'''

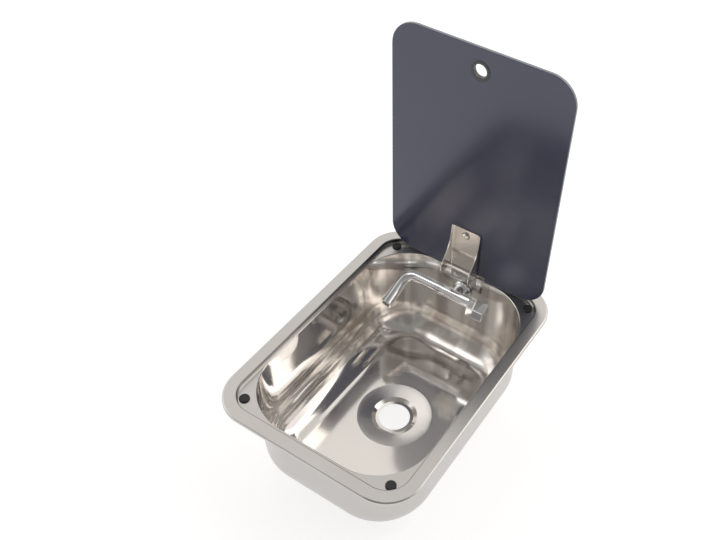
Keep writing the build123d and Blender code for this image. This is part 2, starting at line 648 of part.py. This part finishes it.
def swept(start_x, radius):
    """Round section along the spout, from a place on the tap axis."""
    return sweep(Plane(origin=tap_point(start_x), z_dir=(-1, 0, 0)) * Circle(radius),
                 spout_path(start_x))


def spout_tube():
    """Bent tube with a turned tail that runs in the body and a bead that holds it there."""
    tube = swept(NECK_END, TUBE_R) - swept(NECK_END - TUBE_WALL, TUBE_BORE_R)
    tube += round_bar(tap_point(SHOULDER), tap_point(SHOULDER - BEAD), BEAD_R)
    tube += round_bar(tap_point(TAIL_END), tap_point(SHOULDER), SPOUT_TAIL_R)
    tube += round_bar(tap_point(SHOULDER - BEAD), tap_point(NECK_END), SPOUT_NECK_R)
    tube -= round_bar(tap_point(SHOULDER), tap_point(NECK_END - TUBE_WALL), SPOUT_NECK_BORE_R)
    for x in O_RINGS:
        tube -= ring(tap_point(x - O_RING_R), tap_point(x + O_RING_R), SPOUT_TAIL_R + 1,
                     GROOVE_R)
    return drooped(tube - round_bar(tap_point(TAIL_END), tap_point(SHOULDER - BEAD),
                                    CARTRIDGE_PORT_R))


SHOULDER = -TAP_BODY_LEFT - BEAD_AIR
COLLAR_FACE = SHOULDER - BEAD - BEAD_AIR
NECK_END = COLLAR_FACE - COLLAR_LIP - BEAD_AIR
TAIL_END = -TAP_BODY_LEFT + SPOUT_TAIL
GROOVE_R = SPOUT_TAIL_R - 1.8 * O_RING_R
O_RINGS = [-TAP_BODY_LEFT + SPOUT_TAIL - 3, -TAP_BODY_LEFT + SPOUT_TAIL - 8]


def spout_o_rings():
    rings = []
    for x in O_RINGS:
        rings.append(ring(tap_point(x - O_RING_R * 0.8), tap_point(x + O_RING_R * 0.8),
                          SPOUT_TAIL_R, GROOVE_R))
    return [drooped(o_ring) for o_ring in rings]


def spout_collar():
    """Union nut screwed over the body; its lip holds the bead of the spout."""
    start = -TAP_BODY_LEFT + COLLAR_BITE
    collar = ring(tap_point(start), tap_point(COLLAR_FACE - COLLAR_LIP), COLLAR_R,
                  SPOUT_NECK_R + BEAD_AIR)
    collar -= round_bar(tap_point(start), tap_point(COLLAR_FACE), TAP_BODY_R)
    return chamfer(collar.faces().sort_by(Axis.X)[0].outer_wire().edges(), 0.6)


def spout_aerator():
    """Outlet ring with a seat inside the tube."""
    leg_end = Vector(-SPOUT_ARM, TAP_Y - SPOUT_LEG + AERATOR, TAP_Z)
    outlet = leg_end - Vector(0, AERATOR, 0)
    nose = round_bar(leg_end, outlet, AERATOR_R)
    nose = fillet(nose.faces().sort_by(Axis.Y)[0].edges(), 0.8)
    seat = leg_end + Vector(0, AERATOR_SEAT, 0)
    nose += round_bar(seat, leg_end, TUBE_BORE_R)
    nose -= round_bar(seat, outlet, TUBE_BORE_R - INSERT_WEB)
    return drooped(nose)


def aerator_insert():
    """Plastic straightener, a cross of fins inside the outlet ring."""
    start = Vector(-SPOUT_ARM, TAP_Y - SPOUT_LEG + AERATOR, TAP_Z)
    end = start - Vector(0, AERATOR - 1.5, 0)
    radius = TUBE_BORE_R - INSERT_WEB
    shell = ring(start, end, radius, radius - INSERT_WEB)
    middle = (start + end) * 0.5
    length = (start - end).length
    fins = Pos(*middle) * (Box(2 * radius - 1, length, INSERT_WEB)
                                      + Box(INSERT_WEB, length, 2 * radius - 1))
    return drooped(shell + fins)


# ---------------------------------------------------------------- write the nodes
def write(name, shape):
    """Write one node; a list is a group of separate solids."""
    solids = []
    for piece in shape if isinstance(shape, list) else [shape]:
        solids += piece.solids()
    export_step(Compound(children=solids) if len(solids) > 1 else solids[0], f"parts/{name}.step")


os.makedirs("parts", exist_ok=True)

write("sink_bowl", sink_bowl())
write("rim_seal", rim_seal())
CORNERS = ("front_left", "front_right", "rear_left", "rear_right")
for corner, place in zip(CORNERS, BUMPERS):
    write(f"lid_bumper_{corner}", bumper(*place))

write("hinge_base", hinge_base())
write("hinge_backing_plate", hinge_backing_plate())
write("hinge_base_screws", hinge_base_screws())
write("hinge_base_nuts", hinge_base_nuts())

for piece in (glass_lid, finger_hole_grommet, hinge_arm, hinge_arm_pad, hinge_pin,
              hinge_tie_rod, lid_cap, lid_cap_washer, lid_glass_bush, lid_screw_washer,
              lid_screw):
    write(piece.__name__, opened(piece()))
write("friction_washers", [opened(washer) for washer in friction_washers()])

for piece in (tap_body, tap_wall_flange, tap_wall_gasket, tap_shank, shank_rubber_washer,
              shank_steel_washer, shank_nut, valve_cartridge, valve_spindle, lever_handle,
              lever_screw, spout_tube, spout_o_rings, spout_collar, spout_aerator,
              aerator_insert):
    write(piece.__name__, piece())
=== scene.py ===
# %% [markdown]
# # A caravan sink with a glass lid, dressed in Blender
# The real object is a drop-in sink: one pressed steel bowl, a dark glass lid that stands
# open on a friction hinge, and a low chrome tap on the rear wall. Every shape comes
# measured from CAD and stays as it is, so this lesson is about the camera, the finishes
# and the light. Everything is in metres, +Z up, +Y to the hinge.

# %% Load the measured frame
import json
import math

import bpy
from mathutils import Matrix, Vector


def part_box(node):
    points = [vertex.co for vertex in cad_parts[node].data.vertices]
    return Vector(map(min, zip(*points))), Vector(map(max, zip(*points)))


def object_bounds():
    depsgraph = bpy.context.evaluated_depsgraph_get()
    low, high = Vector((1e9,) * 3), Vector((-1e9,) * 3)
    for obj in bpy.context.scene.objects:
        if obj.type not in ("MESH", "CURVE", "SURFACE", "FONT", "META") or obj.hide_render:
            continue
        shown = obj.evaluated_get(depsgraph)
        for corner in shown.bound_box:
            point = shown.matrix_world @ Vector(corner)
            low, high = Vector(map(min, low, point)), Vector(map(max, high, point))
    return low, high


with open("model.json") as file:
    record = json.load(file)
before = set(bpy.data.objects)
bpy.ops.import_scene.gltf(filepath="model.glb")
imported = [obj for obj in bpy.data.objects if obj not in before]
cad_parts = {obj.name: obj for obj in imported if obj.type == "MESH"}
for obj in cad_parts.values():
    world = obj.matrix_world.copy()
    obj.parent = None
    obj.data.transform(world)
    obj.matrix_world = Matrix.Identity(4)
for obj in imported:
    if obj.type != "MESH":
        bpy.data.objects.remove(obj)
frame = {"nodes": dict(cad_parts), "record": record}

nodes = frame["nodes"]
cad_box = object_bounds()
print("nodes:", len(nodes), "box:", [[round(v, 4) for v in corner] for corner in cad_box])

# %% [markdown]
# ## The camera
# The sink was photographed from its front right, high up, with a slightly tilted camera and
# the frame cut off-centre. A perspective camera has a position, an aim, a roll about its
# own axis and a lens; the off-centre cut is the lens shift. Aim and roll are built here as
# three perpendicular vectors, because a matrix says the same thing without any constraint.

# %% Camera
PHOTO_WIDTH, PHOTO_HEIGHT = 716, 540
AIM = Vector((0.0041, 0.1678, 0.005))
BACK = Vector((0.3332, -0.6116, 0.7175)).normalized()
DISTANCE = 1.3329
ROLL = 0.0760
FOCAL_PIXELS = 843.3
OPTICAL_CENTRE = (457.0, 281.0)
SENSOR_WIDTH = 36
CLIP_NEAR, CLIP_FAR = 0.05, 50


def make_camera():
    """Right = Z x back, up = back x right, both turned by the roll about back."""
    level = Vector((0, 0, 1)).cross(BACK).normalized()
    upright = BACK.cross(level)
    right = level * math.cos(ROLL) + upright * math.sin(ROLL)
    up = upright * math.cos(ROLL) - level * math.sin(ROLL)
    data = bpy.data.cameras.new("photo_camera")
    data.sensor_width = SENSOR_WIDTH
    data.lens = FOCAL_PIXELS / PHOTO_WIDTH * data.sensor_width
    data.shift_x = (PHOTO_WIDTH / 2 - OPTICAL_CENTRE[0]) / PHOTO_WIDTH
    data.shift_y = (OPTICAL_CENTRE[1] - PHOTO_HEIGHT / 2) / PHOTO_WIDTH
    data.clip_start, data.clip_end = CLIP_NEAR, CLIP_FAR
    camera = bpy.data.objects.new("photo_camera", data)
    bpy.context.scene.collection.objects.link(camera)
    axes = Matrix((right, up, BACK)).transposed().to_4x4()
    camera.matrix_world = Matrix.Translation(AIM + BACK * DISTANCE) @ axes
    bpy.context.scene.camera = camera
    return camera


camera = make_camera()
print("camera at", [round(v, 3) for v in camera.matrix_world.translation],
      "lens", round(camera.data.lens, 2), "mm")

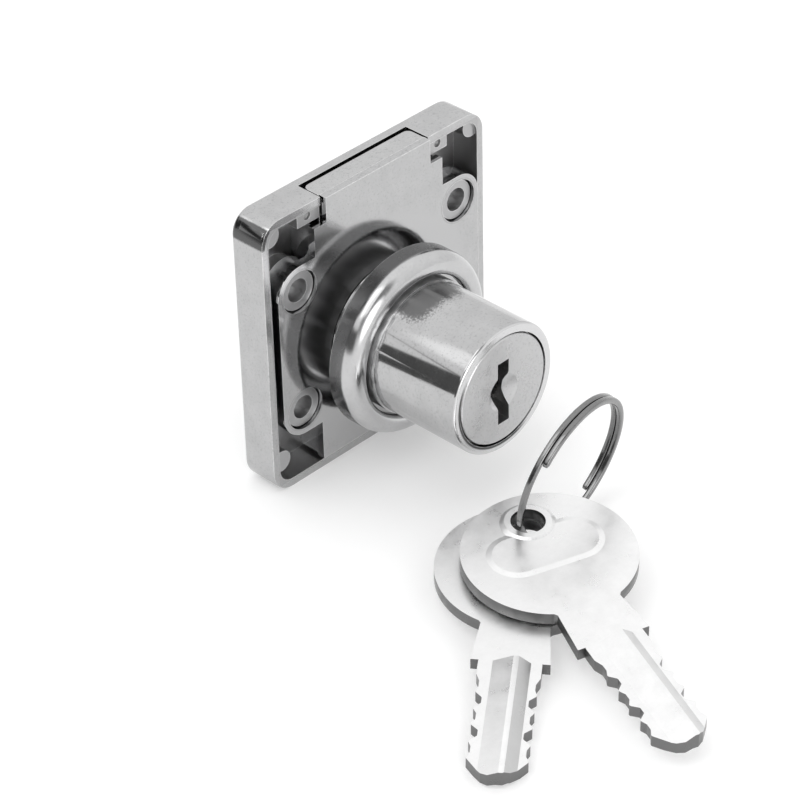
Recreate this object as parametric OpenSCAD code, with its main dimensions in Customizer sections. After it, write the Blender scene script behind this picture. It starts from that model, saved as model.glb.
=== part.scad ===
// Surface-mounted furniture lock: a shallow die-cast case, a cover plate cast in one with a
// round barrel, a flat bolt that rises out of the top edge, a wafer plug and two keys on a ring.
// Origin: centre of the four screw holes, on the cover plate's front face (the mounting face).
// +X is right as seen from the front, -Y points out of the barrel's face, +Z is the bolt's throw.

/* [Case] */
// Width of the case
case_w = 41.3; // [41.1:0.1:42]
// Height of the case
case_h = 42.4; // [42.2:0.1:43]
// Depth of the case from its rim to its back
case_depth = 5.9; // [5.9:0.1:6.5]
// Radius of the case's four upright corners
case_corner_r = 3.3; // [3:0.1:4]
// Rounding of the case's back edge
case_edge_r = 0.8; // [0.4:0.1:1]
// Thickness of the case's side walls
case_wall = 1.15; // [1:0.05:1.2]
// How far the case's rim lies behind the mounting face
rim_back = 0.7; // [0.6:0.05:0.8]

/* [Fixing holes] */
// Distance between the screw holes across the case
hole_span_x = 30; // [30:0.1:30.4]
// Distance between the screw holes up the case
hole_span_z = 18.6; // [18.4:0.1:19]
// Radius of the screw holes
screw_r = 1.7; // [1.5:0.05:1.8]

/* [Barrel] */
// Radius of the barrel
barrel_r = 9.5; // [9.4:0.05:9.6]
// Length of the barrel in front of the mounting face
barrel_len = 22; // [22:0.5:26]
// Height of the barrel's axis above the centre of the screw holes
barrel_z = -3.6; // [-3.7:0.05:-3.5]

/* [Bolt] */
// Width of the bolt
bolt_w = 19.7; // [19.4:0.1:19.8]
// Thickness of the bolt
bolt_t = 3; // [2.8:0.1:3]
// How far the bolt rises in half a turn of the plug
bolt_throw = 8; // [7:0.5:8]

/* [Wafers] */
// Distance from one wafer to the next
wafer_pitch = 2.8; // [2.7:0.1:2.8]
// How far a wafer slides into its locking groove
wafer_travel = 0.8; // [0.5:0.1:0.8]
// Depth of the key's cut for each wafer, from the front
cut_depths = [0.5, 1.1, 0.7, 1.2, 0.6];

/* [Keys] */
// Radius of a key's round bow
bow_r = 11.5; // [11:0.25:12]
// Thickness of a key
key_t = 1.7; // [1.6:0.05:1.7]
// Half the angle between the two keys
key_splay = 16; // [14:1:18]
// Height of the surface that the keys lie on
key_floor = -21.2; // [-24:0.1:-21.2]

/* [Trim ring] */
// Largest radius of the trim ring
trim_r = 13.25; // [13:0.05:13.5]
// Height of the trim ring along the barrel
trim_h = 4.3; // [4:0.1:4.5]
// Gap between the mounting face and the back of the trim ring
trim_gap = 3; // [2:0.5:10]

/* [Hidden] */
$fn = 64;
eps = 0.01;
plating = [0.82, 0.82, 0.83];
steel = [0.68, 0.69, 0.71];

// Case
case_back = rim_back + case_depth;
floor_y = case_back - 1.5;
cavity_w = case_w - 2 * case_wall;
cavity_h = case_h - 2 * case_wall - 0.2;
notch_half = 10.05;
notch_back = 4.8;
post_half = 14;
post_bottom = 18;
boss_r = 3.4;
boss_top = 3;
tube_r = 2.3;
flare_r = 2.85;
tube_top = 0.5;
pad_r = 1.6;
rib_x = 6;
rib_bottom = -17.5;

// Cover plate
plate_t = 1.2;
plate_low = -19.3;
plate_mid_half = 12;
plate_step = 17.5;
tab_half = 9.75;
ear_r = 3.9;
ear_t = boss_top - 0.05;
pocket_r = 3.1;
pocket_depth = 1.3;
rail_inner = notch_half;
rail_outer = 11.5;
bar_h = 1.2;

// Plug and its bore
head_r = 8;
head_len = 1.7;
head_gap = 0.25;
body_r = 6.5;
run_gap = 0.05;
tail_y = plate_t - 0.1;
keyway_depth = 17.6;
pin_r = 1.5;
pin_orbit = bolt_throw / 2;
groove_half = 3.3;
groove_r = 7;
// Slightly thicker root of the barrel, which carries the trim ring
root_len = trim_gap + trim_h + 0.2;

// Bolt
bolt_y = plate_t + 0.05;
bolt_low = -13;
// Play that lets a bolt moving evenly with the plug's angle pass the pin, which moves as a cosine
yoke_play = 0.95;

// Wafers
wafer_t = 1;
wafer_half_w = 3;
wafer_half_h = 5.7;
wafer_first_y = -barrel_len + 4.2;
lug_w = 1.6;
lug_half_h = 0.6;
spring_x = wafer_half_w + 0.85;
spring_end = 3.6;
function wafer_y(i) = wafer_first_y + i * wafer_pitch;
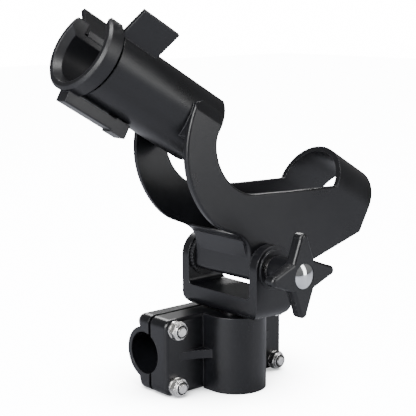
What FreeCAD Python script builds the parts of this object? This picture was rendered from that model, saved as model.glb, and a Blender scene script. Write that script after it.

'''

- Given request -
Above are the entries. Output exactly the lines beginning with the line that has "washer in friction_washers()])" and ending with the line that has "depsgraph = bpy.context.evaluated_depsgraph_get()".

- The completed task -
write("friction_washers", [opened(washer) for washer in friction_washers()])

for piece in (tap_body, tap_wall_flange, tap_wall_gasket, tap_shank, shank_rubber_washer,
              shank_steel_washer, shank_nut, valve_cartridge, valve_spindle, lever_handle,
              lever_screw, spout_tube, spout_o_rings, spout_collar, spout_aerator,
              aerator_insert):
    write(piece.__name__, piece())
=== scene.py ===
# %% [markdown]
# # A caravan sink with a glass lid, dressed in Blender
# The real object is a drop-in sink: one pressed steel bowl, a dark glass lid that stands
# open on a friction hinge, and a low chrome tap on the rear wall. Every shape comes
# measured from CAD and stays as it is, so this lesson is about the camera, the finishes
# and the light. Everything is in metres, +Z up, +Y to the hinge.

# %% Load the measured frame
import json
import math

import bpy
from mathutils import Matrix, Vector


def part_box(node):
    points = [vertex.co for vertex in cad_parts[node].data.vertices]
    return Vector(map(min, zip(*points))), Vector(map(max, zip(*points)))


def object_bounds():
    depsgraph = bpy.context.evaluated_depsgraph_get()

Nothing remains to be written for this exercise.